There’s a flip-side to this phenomenon, too. As we’ve just seen, very different wavelengths of light can end up looking like they’re the same color, but it can also be the case that the same wavelengths of light can also look like very different colors. Consider the two images below – the squares we’re pointing to in each image are physically the same. My guess, though, is that you probably think they look like very different colors (reddish and bluish is my guess).

Figure 4 - The wavelength information coming from the two squares marked with arrows is identical, yet one looks blue while the other looks red.

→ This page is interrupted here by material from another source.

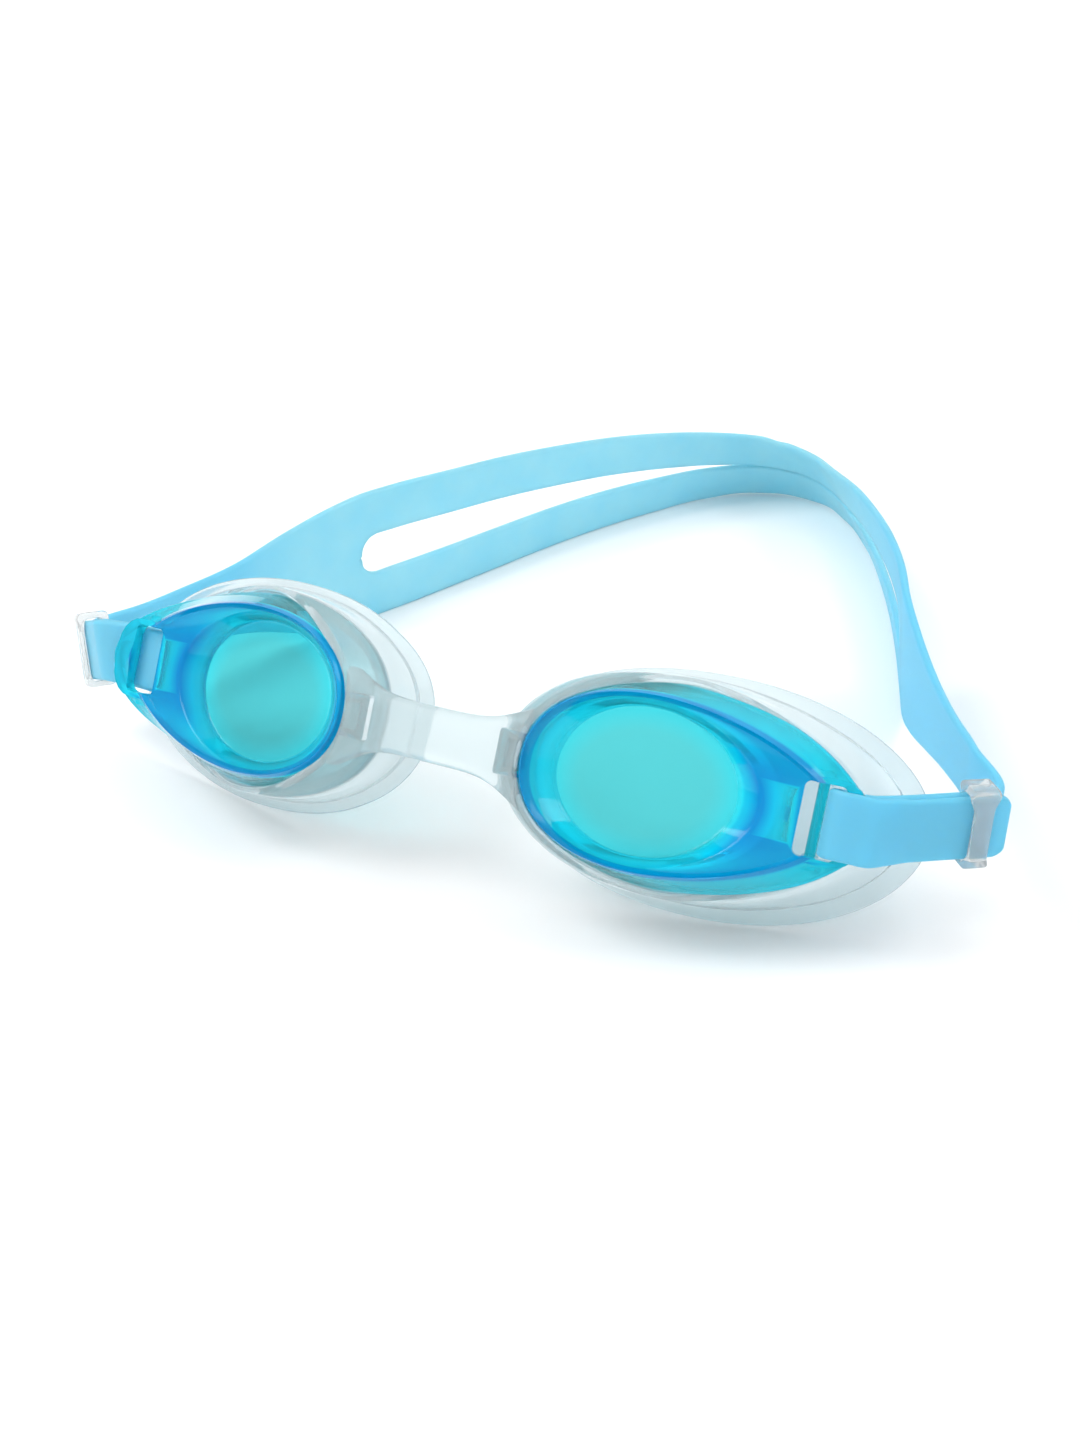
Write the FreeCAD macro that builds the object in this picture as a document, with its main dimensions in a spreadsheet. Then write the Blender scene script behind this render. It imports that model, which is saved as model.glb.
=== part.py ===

These  funny effects aren’t just limited to color, either: You can see similar kinds of outcomes even if we’re just talking about how light or dark different parts of an image look. Consider the checkerboard-shadow illusion below developed by MIT’s Ted Adelson:

Figure 5 - The squares at A and B are the same intensity, but you probably see them as having very different reflectance properties. 

Just like those cubes in the previous picture, the squares marked “A” and “B” in this picture are actually physically the same. My guess is that one of them looks a good bit lighter than the other, though. If you don’t believe me in either case, you can punch some holes in a piece of paper and cover up everything but the two parts of the image you want to compare. If you do that, you should be able to see that those parts of the image that looked so different are actually reflecting the same raw light to your eye. The same trick (looking at a color through a small hole) will also help you see how different the same color can look under different circumstances. The fact that this works gives us a big clue about what your visual system might be doing and how it might be doing it: Whatever you’re doing to come up with these different estimates of color, it seems like it involves using a larger region of the image to decide what a particular part actually looks like. But what are you doing? How do you adjust the raw wavelength information to come up with these different experiences of color? To give you a little more of a handle on the phenomenology of color constancy, I would strongly recommend that you try some of the exercises in the Color Constancy Lab exercises, in which you’ll encounter a truly perplexing image of some strawberries (see below) and examine your color perception subject to changes in the wavelengths that are getting to your eye and the size of the image regions you use to make color judgments.

Figure 6 - Kitaoka's "No Red Pixels" strawberries - that red you see? It's not really there.